By Muath Freij - Jun 15,2014 - Last updated at Jun 15,2014

AMMAN –– The International Committee of the Red Cross (ICRC) has extended its budget for Syria and neighbouring countries, making it the highest budget it has reached in the past 15 years, according to an ICRC official.

Although several countries have witnessed crises in the past 15 years, the Syrian conflict is the most demanding in terms of relief work, ICRC Jordan Spokesperson Hala Shamlawi told The Jordan Times in a recent interview.  

The top 10 operations for the ICRC in 2014 in terms of budget are Syria, Afghanistan, the Democratic Republic of Congo, Somalia, South Sudan, Iraq, Mali, Israel, the Palestinian territories, Sudan and Colombia, according to an ICRC statement.  

The total budget for the organisation's activities in Syria in 2014 will reach approximately $157 million — it was initially around $119 million.

In Jordan, the budget will be $35.6 million, after initially having been around $17.5 million. 

The organisation's budget will be around $43.1 million for Lebanon, $81 million for Iraq and $5.3 for Egypt, according to the statement.  

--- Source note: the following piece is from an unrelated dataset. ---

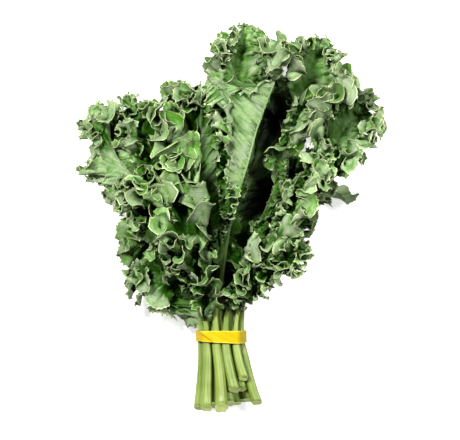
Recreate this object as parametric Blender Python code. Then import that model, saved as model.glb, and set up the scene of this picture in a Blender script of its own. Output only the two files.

"During the past 15 years, the ICRC did not extend its budget for its operations in a specific country like we [have done] during the Syrian crisis," Shamlawi said. 

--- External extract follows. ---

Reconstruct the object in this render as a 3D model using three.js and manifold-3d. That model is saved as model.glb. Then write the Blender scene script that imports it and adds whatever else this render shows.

The decision was taken because the demands of the Syrian crisis are increasing and the number of refugees is on the rise within Syria and outside the country, she noted.

"One of the ICRC's main priorities is to assist Syrians inside Syria as there are a great number displaced inside the country," Shamlawi added.  

"Also, we provide Syrian refugees who fled the violence to neighbouring countries with assistance," she said.   

The ICRC official noted that the international organisation will have a permanent presence in the Kingdom's northern region to ensure adequate implementation of the ongoing and additional activities in the field. 

Through its extended budget, the ICRC will further boost its main services in the Kingdom. 

In cooperation with the Jordan Red Crescent Society (JRCS), the ICRC will expand its cash support programme to help around 4,000 families in Mafraq, some 80km northeast of Amman, and 400 in Madaba, 30km southwest of Amman, enabling them to cover basic needs including rent and food.   

Shamlawi said the ICRC provides $70-$300 to each Syrian family.

The ICRC will also support the JRCS by funding the training of around 200 Syrian women at the JRCS vocational training centre to enable them to support their families, she added.

"Last year, we trained around 70 Syrian women in Amman on hairstyling, using the computer and sewing."

The organisation also continues to implement the "restoring family links programme", enabling Syrian refugees to contact their family members across Syria and beyond. It has an office at the Zaatari camp for this service and plans to open a new office in Azraq Refugee Camp, 100km east of Amman.

Shamlawi noted that as Jordan's resources are spread too thin with the increased demand for water, the ICRC, in cooperation with local water representatives, will help rehabilitate critical urban water infrastructure this year in Mafraq Governorate, serving some 200,000 people in host communities.